Working data »
____________________
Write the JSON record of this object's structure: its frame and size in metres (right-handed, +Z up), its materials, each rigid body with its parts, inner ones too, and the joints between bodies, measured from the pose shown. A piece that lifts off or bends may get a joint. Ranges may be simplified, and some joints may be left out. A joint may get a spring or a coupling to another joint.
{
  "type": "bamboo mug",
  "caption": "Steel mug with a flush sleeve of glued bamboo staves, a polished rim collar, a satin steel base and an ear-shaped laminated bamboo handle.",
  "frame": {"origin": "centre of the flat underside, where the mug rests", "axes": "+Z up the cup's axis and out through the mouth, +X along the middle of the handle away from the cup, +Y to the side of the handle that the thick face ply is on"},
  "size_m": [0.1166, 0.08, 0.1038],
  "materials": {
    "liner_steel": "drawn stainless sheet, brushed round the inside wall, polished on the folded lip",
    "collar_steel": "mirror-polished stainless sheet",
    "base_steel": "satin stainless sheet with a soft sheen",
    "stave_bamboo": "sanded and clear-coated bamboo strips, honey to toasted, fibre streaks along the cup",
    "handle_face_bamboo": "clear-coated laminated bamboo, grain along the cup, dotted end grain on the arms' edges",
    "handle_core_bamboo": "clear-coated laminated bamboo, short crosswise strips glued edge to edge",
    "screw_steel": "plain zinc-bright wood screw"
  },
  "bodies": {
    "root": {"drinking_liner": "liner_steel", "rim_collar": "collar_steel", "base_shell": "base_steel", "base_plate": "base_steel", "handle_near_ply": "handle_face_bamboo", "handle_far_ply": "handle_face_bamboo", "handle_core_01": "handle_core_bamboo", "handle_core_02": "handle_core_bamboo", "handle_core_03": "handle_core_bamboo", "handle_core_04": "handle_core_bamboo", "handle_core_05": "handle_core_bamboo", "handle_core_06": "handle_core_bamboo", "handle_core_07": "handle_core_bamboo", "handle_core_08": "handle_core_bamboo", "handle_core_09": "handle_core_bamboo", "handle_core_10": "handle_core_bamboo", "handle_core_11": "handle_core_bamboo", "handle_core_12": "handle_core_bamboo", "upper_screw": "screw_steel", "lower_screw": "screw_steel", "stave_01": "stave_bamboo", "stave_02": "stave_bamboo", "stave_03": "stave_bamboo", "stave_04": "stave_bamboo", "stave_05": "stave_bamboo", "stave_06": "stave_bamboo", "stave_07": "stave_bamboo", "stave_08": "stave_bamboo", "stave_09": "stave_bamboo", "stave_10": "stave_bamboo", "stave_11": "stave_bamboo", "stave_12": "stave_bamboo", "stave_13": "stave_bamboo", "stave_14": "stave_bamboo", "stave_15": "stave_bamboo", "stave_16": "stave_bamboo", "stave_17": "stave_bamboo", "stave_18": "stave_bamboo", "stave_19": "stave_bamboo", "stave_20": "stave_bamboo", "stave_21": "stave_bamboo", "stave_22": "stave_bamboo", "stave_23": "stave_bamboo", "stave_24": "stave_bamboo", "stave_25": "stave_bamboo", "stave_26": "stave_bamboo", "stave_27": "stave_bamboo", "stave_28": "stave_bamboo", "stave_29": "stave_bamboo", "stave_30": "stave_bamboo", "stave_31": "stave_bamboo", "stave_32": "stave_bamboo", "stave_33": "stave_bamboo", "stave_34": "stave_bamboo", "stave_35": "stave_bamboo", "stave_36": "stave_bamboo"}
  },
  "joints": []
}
____________________
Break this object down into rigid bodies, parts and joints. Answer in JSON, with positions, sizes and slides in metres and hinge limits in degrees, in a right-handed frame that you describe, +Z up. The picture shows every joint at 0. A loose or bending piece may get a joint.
____________________
Aim »
Report how many lines in the entries hold the string "materials". Nothing but the number is wanted.

Final result »
2